Plavsic understands that "if the Serbian Republic does not solve its problems, its survival will be seriously affected," says Rajko Tomas, a close adviser. "The key to the whole crisis is implementation of the Dayton accords."
It is a realization, Mr. Tomas insists, that is growing among the republic's estimated 600,000 citizens and 400,000 refugees. The extent of Plavsic's support beyond Banja Luka remains untested. What is certain, however, is that the climate is ripe for Plavsic's challenge.
While Karadzic and his supporters build lavish homes and buy luxury cars with the proceeds from pervasive smuggling and other illegal rackets, most Bosnian Serbs are struggling to survive. The region's infrastructure and social services are collapsing. And unemployment has prompted an exodus of young people in search of jobs abroad. Others have stayed on, but in despair.
"We have no jobs and no prospects," says Zoran, a university graduate who fought in Bosnia and Croatia. "Most young people support Biljana because of her fight against corruption and another war. Young people absolutely do not support Pale."

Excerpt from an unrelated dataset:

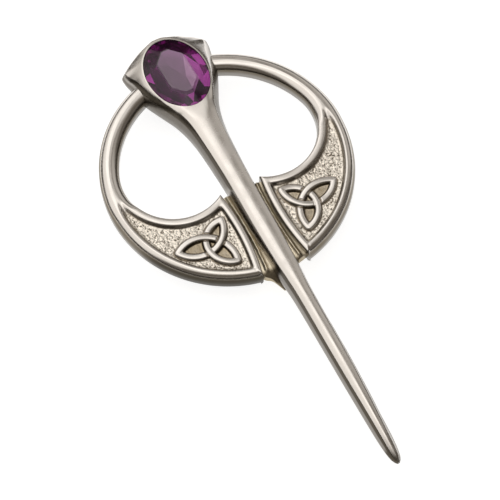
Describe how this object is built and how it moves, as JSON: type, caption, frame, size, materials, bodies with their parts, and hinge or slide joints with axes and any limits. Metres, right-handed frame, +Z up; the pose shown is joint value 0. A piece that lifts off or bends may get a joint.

Karadzic's key front man, Momcilo Krajisnik, the Bosnian Serb member of Bosnia's multiethnic federal presidency, has refrained from trying to remove Plavsic by force. His main weapon has been Pale-based state television. But a crude propaganda campaign appears to have been counterproductive. It has met with outrage from the United States and its allies. Carlos Westendorp, the Spanish diplomat who oversees Dayton's civilian aspects, is considering unspecified actions against Pale TV.
Western officials are deeply concerned that Karadzic loyalists could still resort to force, including attacks on SFOR.
Backed by SFOR, Plavsic won the first round with her police takeover. But, the Western diplomat adds: "Pale has now dug themselves in so deep, they are not going to give up easily."